## Start

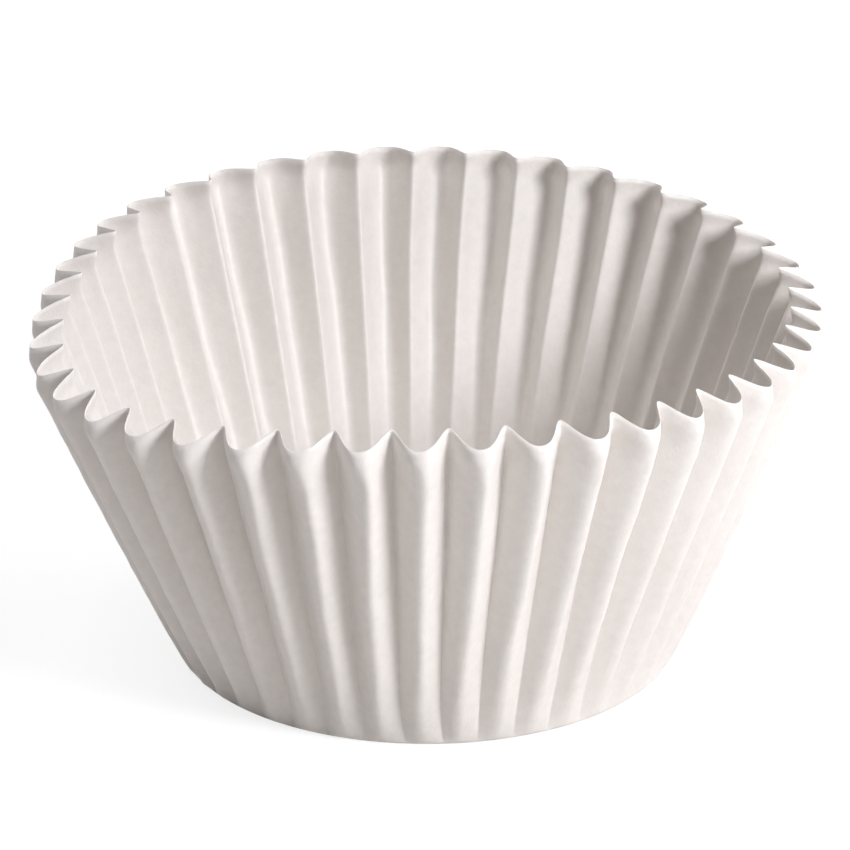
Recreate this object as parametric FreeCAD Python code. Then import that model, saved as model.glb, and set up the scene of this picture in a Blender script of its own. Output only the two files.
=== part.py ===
import FreeCAD, Part
import math
import os

# A fluted baking cup, pressed from one flat disc of thin paper.
# The origin is the centre of the underside, +Z points up to the open rim, and -Y is the front.
# The wall is made of flat facets, two triangles for each step around a flute and up the slope.

document = FreeCAD.newDocument("baking_cup")

# Driving dimensions, in millimetres and degrees. Radii are those of the middle of the paper.
sheet = document.addObject("Spreadsheet::Sheet", "sizes")
DIMENSIONS = [
    ("base_radius", 24.8),        # where the line of the wall meets the table
    ("slant_length", 39.6),       # paper from the edge of the base to the rim, up the slope
    ("rim_radius", 40.1),         # crests at the rim
    ("rim_depth", 3.0),           # crest to groove at the rim
    ("depth_growth", 0.6),        # power of the way up the slope by which the flutes deepen
    ("flute_count", 42),          # flutes around the wall
    ("first_crest", 2.9),         # angle of the first crest from +X
    ("crest_bend", 1.7),          # radius of the paper's bend at a crest
    ("groove_bend", 0.25),        # radius of the paper's bend at a groove
    ("heel_bend", 0.6),           # radius of the bend between the base and the wall
    ("paper", 0.06),              # thickness of the paper
]
for row, (alias, value) in enumerate(DIMENSIONS, start=1):
    sheet.set(f"A{row}", alias)
    sheet.set(f"B{row}", str(value))
    sheet.setAlias(f"B{row}", alias)
document.recompute()

base_radius = float(sheet.base_radius)
slant_length = float(sheet.slant_length)
rim_radius = float(sheet.rim_radius)
rim_depth = float(sheet.rim_depth)
depth_growth = float(sheet.depth_growth)
flute_count = round(float(sheet.flute_count))
first_crest = math.radians(float(sheet.first_crest))
crest_bend = float(sheet.crest_bend)
groove_bend = float(sheet.groove_bend)
heel_bend = float(sheet.heel_bend)
paper = float(sheet.paper)

# How finely the facets follow the paper: the ways up the slope where they meet, from 0 at the base to 1
# at the rim, and the steps from the middle of a bend to the flat flank beside it.
STEPS_UP = (0.07, 0.2, 0.42, 0.7, 1.0)
CREST_STEPS = 3
GROOVE_STEPS = 1

# Each flute has an equal share of the circle.
pitch = 2 * math.pi / flute_count
half_pitch = pitch / 2

# The middle of the wall leans out by this angle, measured from the vertical.
rim_middle = rim_radius - rim_depth / 2
lean = math.asin((rim_middle - base_radius) / slant_length)

# The heel's bend starts on the base and ends on the wall, this far from the corner that it rounds off.
heel_reach = heel_bend * math.tan((math.pi / 2 - lean) / 2)
floor_edge = base_radius - heel_reach

# The wall leans, so a level cut through the paper is a little thicker than the paper.
across = paper / math.cos(lean)


def place(angle, radius, height):
    """The point at an angle from the first crest, a radius and a height."""
    turned = angle + first_crest
    return FreeCAD.Vector(radius * math.cos(turned), radius * math.sin(turned), height)


def line_radius(slope, side):
    """Radius of the crest line (side 1) or the groove line (side -1) at a distance up the slope.

    The wall's middle widens evenly, and half of the flute's depth is added or taken off.
    """
    way = slope / slant_length
    middle = base_radius + (rim_middle - base_radius) * way
    return middle + side * rim_depth / 2 * way ** depth_growth


def half_flute(slope, offset):
    """Half a flute seen from above, from its crest to its groove, as pairs of angle and radius.

    The crest and the groove are arcs, and the flank is the straight line that touches one from inside
    the bend and the other from outside. offset is the distance out from the middle of the paper.
    """
    crest_centre = FreeCAD.Vector(line_radius(slope, 1) - crest_bend, 0, 0)
    reach = line_radius(slope, -1) + groove_bend
    groove_centre = FreeCAD.Vector(reach * math.cos(half_pitch), reach * math.sin(half_pitch), 0)
    between = groove_centre - crest_centre
    flank_turn = math.atan2(between.y, between.x) - math.acos((crest_bend + groove_bend) / between.Length)
    points = []
    for step in range(CREST_STEPS + 1):
        turn = flank_turn * step / CREST_STEPS
        outward = FreeCAD.Vector(math.cos(turn), math.sin(turn), 0)
        points.append(crest_centre + outward * (crest_bend + offset))
    for step in range(GROOVE_STEPS + 1):
        turn = flank_turn + (half_pitch - flank_turn) * step / GROOVE_STEPS
        outward = FreeCAD.Vector(math.cos(turn), math.sin(turn), 0)
        points.append(groove_centre - outward * (groove_bend - offset))
    return [(math.atan2(point.y, point.x), math.hypot(point.x, point.y)) for point in points]


def whole_flute(slope, offset):
    """One flute seen from above, from groove to groove."""
    half = half_flute(slope, offset)
    mirrored = [(-angle, radius) for angle, radius in reversed(half[1:])]
    return mirrored + half


def wall_rows(offset):
    """Points of one flute on one face of the paper, a row for each step up the slope.

    Each column climbs by the height that its length of paper leaves once its radius has grown, so the
    grooves, which lean out less, end a little higher than the crests.
    """
    slopes = [heel_reach] + [slant_length * way for way in STEPS_UP]
    plans = [whole_flute(slope, offset) for slope in slopes]
    heights = [heel_reach * math.cos(lean)] * len(plans[0])
    rows = []
    for index, plan in enumerate(plans):
        if index > 0:
            length = slopes[index] - slopes[index - 1]
            growths = [upper[1] - lower[1] for upper, lower in zip(plan, plans[index - 1])]
            heights = [height + math.sqrt(length ** 2 - growth ** 2) for height, growth in zip(heights, growths)]
        rows.append([place(angle, radius, height) for (angle, radius), height in zip(plan, heights)])
    return rows


def floor_row(height):
    """Points on the edge of the flat floor, one below each column of one flute."""
    return [place(angle, floor_edge, height) for angle, radius in whole_flute(heel_reach, 0)]


def facet(*corners):
    """One flat face with these corners."""
    return Part.Face(Part.makePolygon(list(corners) + [corners[0]]))


def strip(lower, upper):
    """Two triangles for each step along two rows of points."""
    facets = []
    for left, right, above_left, above_right in zip(lower, lower[1:], upper, upper[1:]):
        facets.append(facet(left, right, above_right))
        facets.append(facet(left, above_right, above_left))
    return facets


def flute_facets():
    """Both faces of the paper in one flute, from the edge of the floor to the rim, and the cut edge there."""
    outside = [floor_row(0)] + wall_rows(across / 2)
    inside = [floor_row(paper)] + wall_rows(-across / 2)
    facets = strip(outside[-1], inside[-1])
    for rows in (outside, inside):
        for lower, upper in zip(rows, rows[1:]):
            facets += strip(lower, upper)
    return Part.makeCompound(facets)


def floor_facet(height):
    """The flat floor, or its underside, out to the points where the flutes start."""
    one_flute = floor_row(height)[:-1]
    edge = []
    for index in range(flute_count):
        turn = FreeCAD.Rotation(FreeCAD.Vector(0, 0, 1), math.degrees(index * pitch))
        edge += [turn.multVec(point) for point in one_flute]
    return facet(*edge)


def make_liner():
    """The whole cup: one flute repeated around, closed by the floor and sewn to one solid."""
    flute = flute_facets()
    facets = [floor_facet(0), floor_facet(paper)]
    for index in range(flute_count):
        copy = flute.copy()
        copy.rotate(FreeCAD.Vector(0, 0, 0), FreeCAD.Vector(0, 0, 1), math.degrees(index * pitch))
        facets += copy.Faces
    shell = Part.makeShell(facets)
    shell.sewShape()
    solid = Part.Solid(shell)
    if solid.Volume < 0:
        solid.reverse()
    return solid


liner = document.addObject("Part::Feature", "liner")
liner.Label = "liner"
liner.Shape = make_liner()
document.recompute()

for item in document.Objects:
    if "Invalid" in item.State or "Error" in item.State:
        raise RuntimeError(f"{item.Label} has failed")
shape = liner.Shape
if shape.isNull() or not shape.isValid() or len(shape.Solids) != 1:
    raise RuntimeError(f"{liner.Label} is not one valid solid")

os.makedirs("parts", exist_ok=True)
shape.exportStep(f"parts/{liner.Label}.step")
box = shape.BoundBox
print(liner.Label, "faces", len(shape.Faces), "volume", round(shape.Volume, 2))
print("width", round(box.XLength, 2), "depth", round(box.YLength, 2), "height", round(box.ZLength, 2))
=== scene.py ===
"""A fluted baking cup of thin white paper, dressed for its portrait.

The cup is one sheet: a flat base, a short bend at the heel and a wall of narrow flutes that deepen towards
an open rim. It is worked out here as a surface of two parameters, the way up the paper and the way around.
"""

import math

import bpy
import numpy as np
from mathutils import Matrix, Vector


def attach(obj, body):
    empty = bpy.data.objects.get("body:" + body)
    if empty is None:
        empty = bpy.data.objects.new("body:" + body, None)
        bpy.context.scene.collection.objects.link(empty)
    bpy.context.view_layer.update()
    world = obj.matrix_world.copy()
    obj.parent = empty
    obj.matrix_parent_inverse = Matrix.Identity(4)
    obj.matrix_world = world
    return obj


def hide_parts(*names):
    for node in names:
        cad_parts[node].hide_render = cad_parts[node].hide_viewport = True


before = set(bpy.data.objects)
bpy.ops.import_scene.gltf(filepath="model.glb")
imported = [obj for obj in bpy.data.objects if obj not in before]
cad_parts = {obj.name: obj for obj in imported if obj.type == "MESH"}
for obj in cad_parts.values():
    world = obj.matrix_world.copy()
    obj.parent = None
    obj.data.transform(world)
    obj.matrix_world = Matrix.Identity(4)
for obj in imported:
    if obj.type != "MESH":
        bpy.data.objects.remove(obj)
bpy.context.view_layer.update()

bl_info = {
    "name": "Fluted Baking Cup",
    "version": (1, 0, 0),
    "blender": (4, 5, 0),
    "location": "View3D > Sidebar > Baking Cup",
    "description": "Builds a pleated paper baking cup and its photo stage",
    "category": "Add Mesh",
}

MM = 0.001

# How the pressed sheet leaves the true circle. Each wave is (waves around, size, angle of its first high).
# All are in millimetres at the rim, except the turns of the flutes, which are in degrees.
RADIUS_WAVES = ((1, 0.46, 170.0), (2, 0.88, 65.0), (3, 0.78, -12.3), (4, 0.64, 33.8), (5, 0.15, -7.6))
LENGTH_WAVES = ((1, 0.20, 157.0), (2, 0.86, -85.0))
DEPTH_WAVES = ((1, 0.17, 128.0), (2, 0.26, -20.8))
CREST_DROP_WAVES = ((1, 0.44, -74.0), (2, 0.12, 3.0))
RIM_TURN_WAVES = ((1, 1.35, -142.0), (2, 0.34, 42.5), (3, 0.53, -41.9))
BASE_TURN_WAVES = ((1, 0.45, 95.0), (2, 0.3, 95.0))

# At the front the lowest flutes were dragged sideways. Angles are in degrees, lengths in millimetres.
FOOT_DRAG = {"angle": -92.0, "width": 9.0, "reach": 6.0, "turn": 1.3}
# A small dent on one front crest
DENT = {"angle": -98.3, "up": 20.5, "radius": 1.1, "depth": 0.22}

# Each random relief is a sum of this many cosines. Each one below is (limit of its waves around, seed).
RELIEF_WAVES = 30
COCKLE_RELIEF = (130, 3)
CREST_RELIEF = (30, 5)
FOLD_RELIEF = (18, 7)

# Half the width of the pinch in a groove, as a share of half a flute
PINCH_WIDTH = 0.07

# Columns of the mesh across half a flute, from the crest (0) to the groove (1), close together at the fold
HALF_FLUTE = np.array((0.0, 0.08, 0.17, 0.26, 0.35, 0.44, 0.54, 0.68, 0.82, 0.90, 0.96))
# Rows of the mesh: radii on the floor as shares of its edge, steps round the heel, steps up the wall with the
# power that draws them together at the heel, and heights in the lip as shares of it, measured from the rim
FLOOR_ROWS = (0.12, 0.3, 0.5, 0.7, 0.85, 0.95, 1.0)
HEEL_STEPS = 4
WALL_STEPS = 34
WALL_SPREAD = 1.35
LIP_ROWS = np.array((1.3, 1.0, 0.8, 0.6, 0.35, 0.0))

# Noise in the paper: soft clouds of two whites, and fibres that raise its surface
CLOUDS = {"Scale": 900.0, "Detail": 5.0, "Roughness": 0.65}
FIBRES = {"Scale": 3000.0, "Detail": 3.0, "Roughness": 0.6}
FIBRE_BUMP = {"Strength": 0.6, "Distance": 0.00006}

# Half the side of the floor, in metres. The camera sees a grey floor with a glow, which adds up to white with
# a pale shadow, and the cup is lit by a white one.
FLOOR_HALF = 3.0
SEEN_FLOOR = (0.3, 0.3, 0.3, 1.0)
SEEN_FLOOR_GLOW = 0.8
LIGHTING_FLOOR = (0.86, 0.84, 0.82, 1.0)
# The white behind the cup, and the colour of the even light
BACKDROP = (1.0, 1.0, 1.0, 1.0)
EVEN_LIGHT = (1.0, 1.0, 0.99, 1.0)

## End

__PROBLEM DETAILS__: Repeat, word for word, only the lines from the line holding "for item in" through the line holding "bpy.context.scene.collection.objects.link(empty)", with both of those lines included.

__TASK RESULT__:
for item in document.Objects:
    if "Invalid" in item.State or "Error" in item.State:
        raise RuntimeError(f"{item.Label} has failed")
shape = liner.Shape
if shape.isNull() or not shape.isValid() or len(shape.Solids) != 1:
    raise RuntimeError(f"{liner.Label} is not one valid solid")

os.makedirs("parts", exist_ok=True)
shape.exportStep(f"parts/{liner.Label}.step")
box = shape.BoundBox
print(liner.Label, "faces", len(shape.Faces), "volume", round(shape.Volume, 2))
print("width", round(box.XLength, 2), "depth", round(box.YLength, 2), "height", round(box.ZLength, 2))
=== scene.py ===
"""A fluted baking cup of thin white paper, dressed for its portrait.

The cup is one sheet: a flat base, a short bend at the heel and a wall of narrow flutes that deepen towards
an open rim. It is worked out here as a surface of two parameters, the way up the paper and the way around.
"""

import math

import bpy
import numpy as np
from mathutils import Matrix, Vector


def attach(obj, body):
    empty = bpy.data.objects.get("body:" + body)
    if empty is None:
        empty = bpy.data.objects.new("body:" + body, None)
        bpy.context.scene.collection.objects.link(empty)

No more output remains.